16 Nisan’da referandumda hem MHP, hem AK Parti fire vermişti. Eğer Kasım 2019’da aynı gün yapılacak iki seçimde bloklaşma referandumdaki gibi olursa, adaylardan herhangi biri ilk turda kazanamayabilir. Burada CHP, HDP, SP ve İYİ Parti’nin aday çıkaracak olması, düşük bir ihtimal gibi görünse de aday listesine Gül’ün eklenmesi, ilk turda Erdoğan’ın aleyhine görünse de ikinci turda lehine dönebilir. Böyle bir tabloda CHP’nin adayı Erdoğan’ın rakibi olacağından “muhafazakârlık ve milliyetçilik” faktörü nedeniyle 2. tur Erdoğan’ın olabilir.
Bu tabloyu iki şey değiştirebilir.
İlki ilk turdan itibaren “ortak aday” formülü. 2015’te ters tepen bu formül 2019’da da işe yaramayabilir.
İkincisi ise Doğu ve Güneydoğu illerinde ortaya çıkacak sonuç.
Doğu ve güneydoğu yansımaları
AK Parti ile MHP arasındaki ittifakın, 1991’deki Refah Partisi-MHP ittifakında olduğu gibi Kürt seçmenin tepkisini çekeceği yorumları yapılıyor. HDP’ye yönelik operasyonlar, kayyum atamaları ve Mesud Barzani ile yaşanan krizin de bölgede ittifakın oylarını düşüreceği yorumları yapılıyor.
Ancak, AK Parti Diyarbakır Milletvekili Galip Ensarioğlu, dün Cumhurbaşkanı Erdoğan’ın 20 ilin milletvekilleri ile yaptığı toplantıda “Ne Kürtler 1991’deki Kürtler, ne bölge 1991’deki bölge” diyerek bu yorumun gerçeği yansıtmadığını anlattı. Ensarioğlu’na göre bu ittifak Cumhurbaşkanlığı sisteminin zorunlu kıldığı milli değerler üzerine kurulmuş bir ittifak ve tabanda 1991’deki gibi bir etki/tepki yaratmamış. Dolayısıyla da bölge halkı bu ittifakı destekleyecek.

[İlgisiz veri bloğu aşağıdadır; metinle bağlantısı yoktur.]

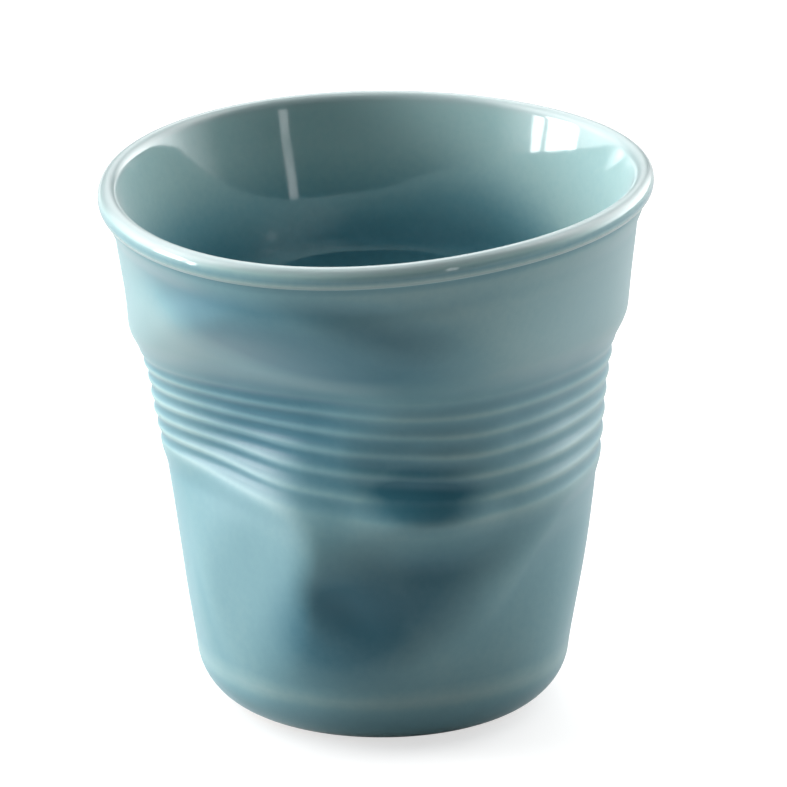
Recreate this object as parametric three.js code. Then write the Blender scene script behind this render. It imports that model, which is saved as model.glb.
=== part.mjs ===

Cumhurbaşkanı Erdoğan’ın, yine de bu konuda milletvekillerine “Konu hassas, herkes aklından geçeni söylemesin, benim söylediklerime bakın” uyarısı yapmayı ihmal etmediğini de not düşmek gerek.
Öyle anlaşılıyor ki Güneydoğu ve Doğu Anadolu Bölgesi, 16 Nisan referandumunda olduğu gibi 2019’da da anahtar rol oynayacak.